Many analysts - most notably ESPN's Mark May - predicted Wisconsin to finally kill off the Buckeyes on the strength of its unstoppable rushing attack. The Badgers were the unanimous pick at ESPN going into the game Saturday that Ohio State won while never trailing. The Buckeyes haven't trailed yet this year.

May then proceeded to say the win he predicted would be a loss wasn’t by a large enough margin to be satisfactory. He’s right about Ohio State needing to win big, especially to score points with humans disenfranchised by its conference - but basic logic suggests that you can’t predict a team to lose and then say it didn’t win by enough points.

UW joined Cal as two-time victims in OSU's streak.

He's trying to have it both ways, but in May's defense he’s also a professional imbecile by trade. Just think of his finely-tuned Ohio State analysis each week as him simply executing his job to perfection.

More than anything, predicting the Buckeyes to lose is a wistful death wish for the Midwest's bully of the 2000s that many hoped would fall on hard times...instead of reeling off 17 straight coinciding with its NCAA punishment.

The irony is that predicting Ohio State to fail when they keep winning has the opposite effect: If May was a smart man [cackling laughter.mp3] he would predict them to win 76-0 every week to all but guarantee it would fail to meet expectations instead of exceeding them.

Still, May is a carnival barker who only shapes the feeblest opinions - but there are opinions that matter. College football is a fickle beast, and Urban Meyer knows that as well as anyone, which is why him not worrying about style points is tantamount to whistling in the graveyard.

He ran the table with Utah and was rewarded with a mediocre Big East champion to destroy with no shot at a title. That shouldn’t be possible anymore for Utah now in the PAC-12, but it’s entirely possible for Ohio State in this Big Ten.

This shrapnel hitting the Buckeyes' credibility is for crimes committed by the entire conference against itself over way too many Januarys. There isn't a strong argument elevating an undefeated Big Ten team above its big conference contemporaries should this all continue through November. 

Nevertheless, if this was Boise and not Ohio State, Pat Forde would be excitedly writing each week about how his pants can’t stop tightening. No one is acting that way about the Buckeyes. Not even us.

Yet prior to winning 17 in a row, Ohio State had lost four straight and seven of 11 games. Regardless of scheduling and proverbial stocked cupboards, this is categorically a miraculous turnaround. Meyer would gain consideration for Big Ten Coach of the Year if there weren’t secret laws against any Ohio State coach winning the award.

But he's not. This team was supposed to be disinterested and dead last year. That death never happened. Now people like May are getting antsy. Ohio State's inevitable demise has got to happen soon. Right?

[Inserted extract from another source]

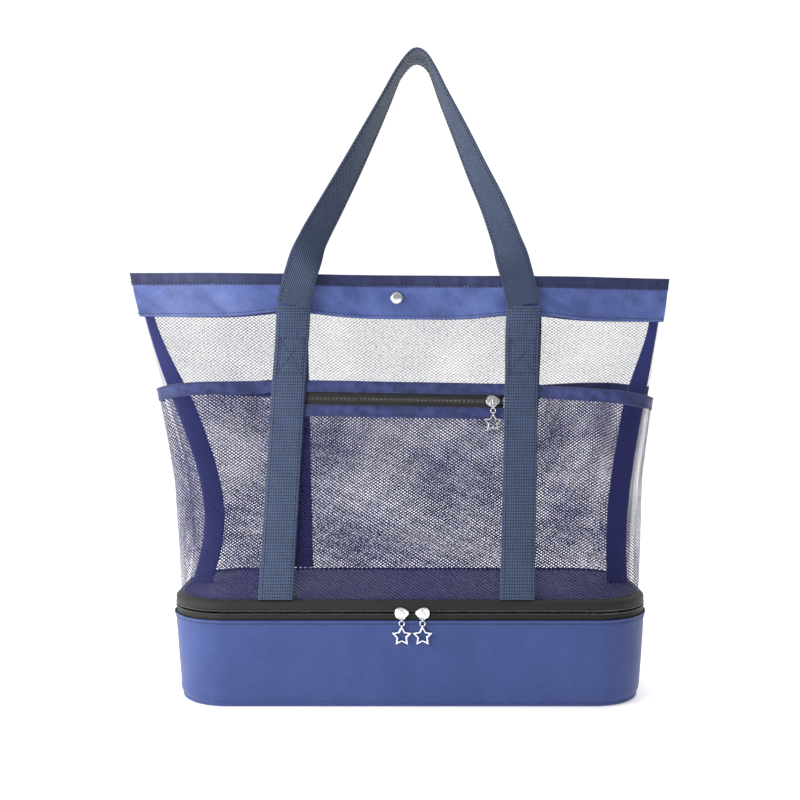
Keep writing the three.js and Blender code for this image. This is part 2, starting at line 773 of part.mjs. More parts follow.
// Two plates joined by a post, with a crown over the pull ring's wire. flip turns the narrow end
// to the other side.
function sliderBody(flip) {
  const plateOut = SLIDER_MOUTH + SLIDER_PLATE;
  const crownY = RING_Y - PULL_WIRE_R - 0.25;
  const body = joined([
    sliderFace(SLIDER_PLATE).translate(0, -SLIDER_MOUTH, 0),
    sliderFace(SLIDER_PLATE).translate(0, plateOut, 0),
    block(2, 4.4, -SLIDER_MOUTH - 0.4, SLIDER_MOUTH + 0.4, -0.4, 0.4),
    block(-0.8, 0.8, crownY - 0.5, -plateOut + 0.3, 1.7, 2.9),
    block(-0.8, 0.8, crownY - 0.5, -plateOut + 0.3, -2.9, -1.7),
    block(-0.8, 0.8, crownY - 1, crownY, -2.9, 2.9),
  ]);
  return flip ? body.rotateY(Math.PI) : body;
}

function pullRing() {
  const ring = new THREE.TorusGeometry(PULL_RING_R, PULL_WIRE_R, 6, 16);
  return ring.rotateX(Math.PI / 2).translate(0, RING_Y, RING_MIDDLE);
}

function starShape(radius, waist) {
  const shape = new THREE.Shape();
  for (let i = 0; i < 10; i += 1) {
    const a = Math.PI / 2 + (i * Math.PI) / 5;
    const r = i % 2 ? waist : radius;
    const move = i ? "lineTo" : "moveTo";
    shape[move](r * Math.cos(a), r * Math.sin(a));
  }
  shape.closePath();
  return shape;
}

// A hollow five-pointed star under an eyelet, with a small loop round the pull ring's lower wire.
function starCharm() {
  const hook = 1.25;
  const eye = 2.3;
  const low = RING_MIDDLE - PULL_RING_R;
  const loop = new THREE.TorusGeometry(hook, 0.35, 5, 9).rotateY(Math.PI / 2);
  const eyelet = new THREE.TorusGeometry(eye, 0.5, 6, 12).rotateX(Math.PI / 2);
  const star = starShape(STAR_R, STAR_R * STAR_WAIST);
  const inner = STAR_R - STAR_WIRE * 1.9;
  star.holes.push(starShape(inner, STAR_R * STAR_WAIST - STAR_WIRE * 1.05));
  const plateStar = new THREE.ExtrudeGeometry(star, { depth: 1.3, bevelEnabled: false });
  plateStar.translate(0, 0, -0.65).rotateX(Math.PI / 2);
  const eyeZ = low - hook - eye;
  return joined([
    loop.translate(0, RING_Y, low),
    eyelet.translate(0, RING_Y, eyeZ),
    plateStar.translate(0, RING_Y, eyeZ - eye - STAR_R + 0.5),
  ]);
}

function addSlider(name, flip, place) {
  add(`${name}_slider`, sliderBody(flip), "chrome", place);
  add(`${name}_pull_ring`, pullRing(), "chrome", place);
  add(`${name}_star_charm`, starCharm(), "chrome", place);
}

function buildSliders() {
  const y = -(COOLER_DEPTH / 2 - ZIP_TAPE_INSET - ZIP_TAPE / 2);
  const onWall = (x) => new THREE.Matrix4().makeTranslation(x, y, ZIP_MIDDLE);
  addSlider("cooler_left", false, onWall(SLIDER_LEFT_X));
  addSlider("cooler_right", true, onWall(SLIDER_RIGHT_X));
  // The pocket's slider lies on the leaning panel, in line with its zip.
  const slider = strapX(1, POCKET_TOP) - STRAP_WIDTH / 2 - POCKET_SLIDER_CLEAR;
  const lineAt = (x) => {
    const f = roundAt(x, POCKET_TOP);
    return offCloth(f, pocketTop(f) - CENTRE_ZIP_DEPTH, POCKET_OUT);
  };
  const origin = lineAt(slider);
  const right = origin.clone().sub(lineAt(slider - 20)).normalize();
  const out = clothNormal(roundAt(slider, origin.z), origin.z);
  const back = out.clone().negate();
  const up = new THREE.Vector3().crossVectors(right, back).normalize();
  const place = new THREE.Matrix4().makeBasis(right, back, up).setPosition(origin);
  addSlider("pocket", false, place);
}

buildCooler();
buildLid();
buildTote();
for (const side of [-1, 1]) slipPocket(side);
buildCentrePocket();
buildRearPocket();
buildStraps();
buildSnap();
buildSliders();

export default bag;
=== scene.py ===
"""Net beach tote zipped on to a low insulated cooler base, dressed over its CAD frame.

Sizes are in millimetres and become metres when a mesh is finished. +Z is up and the front
faces -Y. Every piece keeps its place in its mesh, with its object at the origin.
"""

from __future__ import annotations

import logging
import math
from dataclasses import dataclass, field
from enum import Enum
from typing import Callable, Iterable, Sequence

import bmesh
import bpy
from mathutils import Matrix, Vector, noise

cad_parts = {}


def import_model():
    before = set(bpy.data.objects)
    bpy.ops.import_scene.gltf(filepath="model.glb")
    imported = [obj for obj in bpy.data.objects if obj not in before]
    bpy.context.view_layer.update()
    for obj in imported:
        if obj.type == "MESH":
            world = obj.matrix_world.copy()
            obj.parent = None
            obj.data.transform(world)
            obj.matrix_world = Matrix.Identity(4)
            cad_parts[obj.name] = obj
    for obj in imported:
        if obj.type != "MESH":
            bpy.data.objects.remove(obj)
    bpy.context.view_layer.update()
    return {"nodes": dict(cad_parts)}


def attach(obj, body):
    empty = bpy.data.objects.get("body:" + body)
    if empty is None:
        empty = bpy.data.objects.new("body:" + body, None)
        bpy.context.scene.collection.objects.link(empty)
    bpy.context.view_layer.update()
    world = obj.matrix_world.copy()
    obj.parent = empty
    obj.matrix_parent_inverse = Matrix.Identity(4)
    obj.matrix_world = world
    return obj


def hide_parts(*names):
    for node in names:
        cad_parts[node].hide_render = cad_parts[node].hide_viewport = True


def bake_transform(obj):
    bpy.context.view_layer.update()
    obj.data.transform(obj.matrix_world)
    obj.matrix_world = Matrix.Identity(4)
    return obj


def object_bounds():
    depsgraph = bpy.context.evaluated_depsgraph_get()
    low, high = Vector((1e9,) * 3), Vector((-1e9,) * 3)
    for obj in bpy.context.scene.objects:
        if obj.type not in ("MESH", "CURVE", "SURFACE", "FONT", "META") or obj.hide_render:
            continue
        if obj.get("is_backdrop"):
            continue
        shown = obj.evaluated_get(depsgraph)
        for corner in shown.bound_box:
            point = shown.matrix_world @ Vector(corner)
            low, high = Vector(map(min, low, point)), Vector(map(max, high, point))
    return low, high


log = logging.getLogger("beach_bag")

MM = 0.001
UPRIGHT = Matrix.Rotation(math.pi / 2, 4, "X")
Colour = tuple[float, float, float]
Place = Callable[[float, float], Vector]


# ------------------------------------------------------------------ small helpers


def lerp(low: float, high: float, share: float) -> float:
    """Return the value that is share of the way from low to high."""
    return low + (high - low) * share


def clamp(value: float) -> float:
    """Return value held between 0 and 1."""
    return min(1.0, max(0.0, value))


def ease(value: float, low: float, high: float) -> float:
    """Return 0 below low, 1 above high and a smooth step between them."""
    t = clamp((value - low) / (high - low))
    return t * t * (3 - 2 * t)


def read(values: Sequence[float], share: float) -> float:
    """Return the value at a share of the way through a row of values.

    Args:
        values: the values, read as if they stood at even distances.
        share: how far along the row, from 0 to 1.

    Returns:
        The value there, between its two neighbours.
    """
    index = share * (len(values) - 1)
    low = min(int(index), len(values) - 2)
    return lerp(values[low], values[low + 1], index - low)


def ripple(at: Vector, size: float, seed: float) -> float:
    """Return smooth noise from about -1 to 1.

    Args:
        at: the point, in millimetres.
        size: the width of one wave, in millimetres.
        seed: which of many unlike patterns is read.

    Returns:
        The noise at that point.
    """
    return noise.noise(Vector((at.x / size + 17.3 * seed, at.y / size, at.z / size + 5.1 * seed)))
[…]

If Meyer's Buckeyes improbably continue to cheat death for a second straight season, they’ll be 26-0 and either champions of the BCS or invited to some other Utah-like consolation prize. Either way, the good news is you’ll no longer hear about Ohio State being overrated.

No, you will be more likely to hear about how weak the NCAA sanctions were that allowed the Buckeyes to go 26-0 after they were supposedly punished for being the cheatingest cheaters in cheaterville. But don’t get too worked up thinking about that yet with Northwestern, Iowa and Penn State looming.

Especially the Wildcats, winner of one Ohio State game in 42 years. The idea they could end this amazing streak might take your breath away.